PROBLEM TO WORK ON: Within the data that follows, set down exactly the lines from the one containing "return True" through the one containing "before = plain_bounds()", both ends included.

DATA:
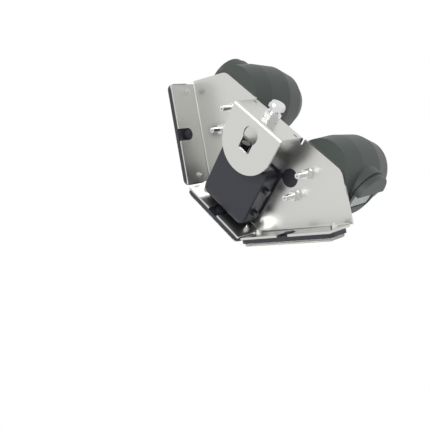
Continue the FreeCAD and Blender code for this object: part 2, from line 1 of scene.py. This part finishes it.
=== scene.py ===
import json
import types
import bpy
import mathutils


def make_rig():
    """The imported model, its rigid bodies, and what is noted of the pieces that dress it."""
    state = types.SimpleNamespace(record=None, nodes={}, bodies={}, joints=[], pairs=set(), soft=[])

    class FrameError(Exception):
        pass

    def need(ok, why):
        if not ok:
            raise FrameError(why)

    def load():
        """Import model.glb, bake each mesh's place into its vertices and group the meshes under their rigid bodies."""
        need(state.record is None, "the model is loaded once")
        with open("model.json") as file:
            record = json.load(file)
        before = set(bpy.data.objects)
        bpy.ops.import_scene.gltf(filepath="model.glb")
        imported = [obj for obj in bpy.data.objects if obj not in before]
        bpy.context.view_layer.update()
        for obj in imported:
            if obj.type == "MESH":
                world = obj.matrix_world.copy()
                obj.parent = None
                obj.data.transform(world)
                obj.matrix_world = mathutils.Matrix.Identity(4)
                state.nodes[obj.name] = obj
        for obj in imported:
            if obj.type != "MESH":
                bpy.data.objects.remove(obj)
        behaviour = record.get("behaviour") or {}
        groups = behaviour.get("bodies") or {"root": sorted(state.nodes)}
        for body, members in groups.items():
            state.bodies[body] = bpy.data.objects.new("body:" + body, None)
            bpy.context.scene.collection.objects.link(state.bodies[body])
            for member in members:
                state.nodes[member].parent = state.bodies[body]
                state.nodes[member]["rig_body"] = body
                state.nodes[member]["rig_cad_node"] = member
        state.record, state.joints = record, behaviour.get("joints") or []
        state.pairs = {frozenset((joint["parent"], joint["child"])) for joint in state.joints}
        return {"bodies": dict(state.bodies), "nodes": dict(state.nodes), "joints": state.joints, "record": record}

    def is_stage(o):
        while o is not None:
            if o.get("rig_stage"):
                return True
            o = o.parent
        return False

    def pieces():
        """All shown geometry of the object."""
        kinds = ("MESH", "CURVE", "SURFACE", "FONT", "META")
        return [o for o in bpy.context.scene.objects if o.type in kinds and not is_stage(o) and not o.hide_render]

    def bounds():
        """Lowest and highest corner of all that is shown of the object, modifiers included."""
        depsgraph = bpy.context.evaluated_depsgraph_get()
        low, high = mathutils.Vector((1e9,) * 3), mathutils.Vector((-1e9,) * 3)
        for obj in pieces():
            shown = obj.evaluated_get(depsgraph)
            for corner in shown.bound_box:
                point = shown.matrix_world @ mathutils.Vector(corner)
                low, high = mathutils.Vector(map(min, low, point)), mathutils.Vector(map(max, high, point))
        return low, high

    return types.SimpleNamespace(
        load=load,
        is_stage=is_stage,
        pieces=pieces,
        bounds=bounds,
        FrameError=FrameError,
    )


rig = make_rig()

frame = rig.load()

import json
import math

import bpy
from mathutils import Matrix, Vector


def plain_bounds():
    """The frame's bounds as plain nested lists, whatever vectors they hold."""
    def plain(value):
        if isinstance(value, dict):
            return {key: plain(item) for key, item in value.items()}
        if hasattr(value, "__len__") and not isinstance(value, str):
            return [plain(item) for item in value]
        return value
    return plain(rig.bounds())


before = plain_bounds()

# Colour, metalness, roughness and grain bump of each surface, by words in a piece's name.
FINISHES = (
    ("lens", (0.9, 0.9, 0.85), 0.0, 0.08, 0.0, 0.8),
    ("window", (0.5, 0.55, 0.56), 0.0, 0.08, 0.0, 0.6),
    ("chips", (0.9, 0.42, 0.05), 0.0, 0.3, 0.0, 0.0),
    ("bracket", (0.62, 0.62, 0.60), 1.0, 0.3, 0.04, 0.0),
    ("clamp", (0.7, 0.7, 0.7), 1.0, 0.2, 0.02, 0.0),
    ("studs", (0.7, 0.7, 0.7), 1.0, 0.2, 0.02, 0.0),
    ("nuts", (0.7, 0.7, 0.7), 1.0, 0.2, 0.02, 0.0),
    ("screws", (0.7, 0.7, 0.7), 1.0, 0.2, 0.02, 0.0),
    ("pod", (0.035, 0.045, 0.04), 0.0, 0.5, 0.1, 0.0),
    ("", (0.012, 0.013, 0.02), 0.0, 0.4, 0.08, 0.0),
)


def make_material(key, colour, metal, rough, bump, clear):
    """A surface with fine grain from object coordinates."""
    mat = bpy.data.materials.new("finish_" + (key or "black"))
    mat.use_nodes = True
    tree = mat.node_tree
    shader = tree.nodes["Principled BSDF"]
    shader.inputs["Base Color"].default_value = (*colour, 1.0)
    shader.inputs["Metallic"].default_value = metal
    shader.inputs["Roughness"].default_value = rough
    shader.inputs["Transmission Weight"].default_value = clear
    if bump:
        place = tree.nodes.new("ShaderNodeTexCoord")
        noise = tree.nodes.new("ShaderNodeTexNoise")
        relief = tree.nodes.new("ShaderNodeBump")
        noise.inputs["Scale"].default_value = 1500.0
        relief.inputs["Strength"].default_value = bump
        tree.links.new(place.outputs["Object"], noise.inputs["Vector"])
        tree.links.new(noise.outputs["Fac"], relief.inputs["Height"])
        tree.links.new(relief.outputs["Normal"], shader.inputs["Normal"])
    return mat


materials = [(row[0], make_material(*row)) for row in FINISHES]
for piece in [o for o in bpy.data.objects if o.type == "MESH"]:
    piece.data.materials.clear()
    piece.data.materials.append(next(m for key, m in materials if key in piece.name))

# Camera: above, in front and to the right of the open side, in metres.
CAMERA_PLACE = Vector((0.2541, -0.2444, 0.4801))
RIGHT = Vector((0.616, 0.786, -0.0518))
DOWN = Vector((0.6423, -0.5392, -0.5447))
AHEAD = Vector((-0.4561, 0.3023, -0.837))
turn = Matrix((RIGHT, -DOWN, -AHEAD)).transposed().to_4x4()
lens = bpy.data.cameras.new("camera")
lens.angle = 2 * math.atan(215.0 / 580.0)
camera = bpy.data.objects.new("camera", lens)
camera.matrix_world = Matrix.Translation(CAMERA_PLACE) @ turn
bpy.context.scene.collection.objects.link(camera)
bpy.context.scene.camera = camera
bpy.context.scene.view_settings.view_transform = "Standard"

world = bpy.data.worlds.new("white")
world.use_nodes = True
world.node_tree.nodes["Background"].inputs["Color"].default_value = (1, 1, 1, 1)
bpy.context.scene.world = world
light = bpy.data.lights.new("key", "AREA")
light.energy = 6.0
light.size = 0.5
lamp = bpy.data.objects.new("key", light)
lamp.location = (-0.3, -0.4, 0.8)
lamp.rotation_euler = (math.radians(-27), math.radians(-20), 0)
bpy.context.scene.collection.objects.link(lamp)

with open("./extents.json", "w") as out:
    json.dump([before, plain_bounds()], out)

FINISHED ANSWER:
                return True
            o = o.parent
        return False

    def pieces():
        """All shown geometry of the object."""
        kinds = ("MESH", "CURVE", "SURFACE", "FONT", "META")
        return [o for o in bpy.context.scene.objects if o.type in kinds and not is_stage(o) and not o.hide_render]

    def bounds():
        """Lowest and highest corner of all that is shown of the object, modifiers included."""
        depsgraph = bpy.context.evaluated_depsgraph_get()
        low, high = mathutils.Vector((1e9,) * 3), mathutils.Vector((-1e9,) * 3)
        for obj in pieces():
            shown = obj.evaluated_get(depsgraph)
            for corner in shown.bound_box:
                point = shown.matrix_world @ mathutils.Vector(corner)
                low, high = mathutils.Vector(map(min, low, point)), mathutils.Vector(map(max, high, point))
        return low, high

    return types.SimpleNamespace(
        load=load,
        is_stage=is_stage,
        pieces=pieces,
        bounds=bounds,
        FrameError=FrameError,
    )


rig = make_rig()

frame = rig.load()

import json
import math

import bpy
from mathutils import Matrix, Vector


def plain_bounds():
    """The frame's bounds as plain nested lists, whatever vectors they hold."""
    def plain(value):
        if isinstance(value, dict):
            return {key: plain(item) for key, item in value.items()}
        if hasattr(value, "__len__") and not isinstance(value, str):
            return [plain(item) for item in value]
        return value
    return plain(rig.bounds())


before = plain_bounds()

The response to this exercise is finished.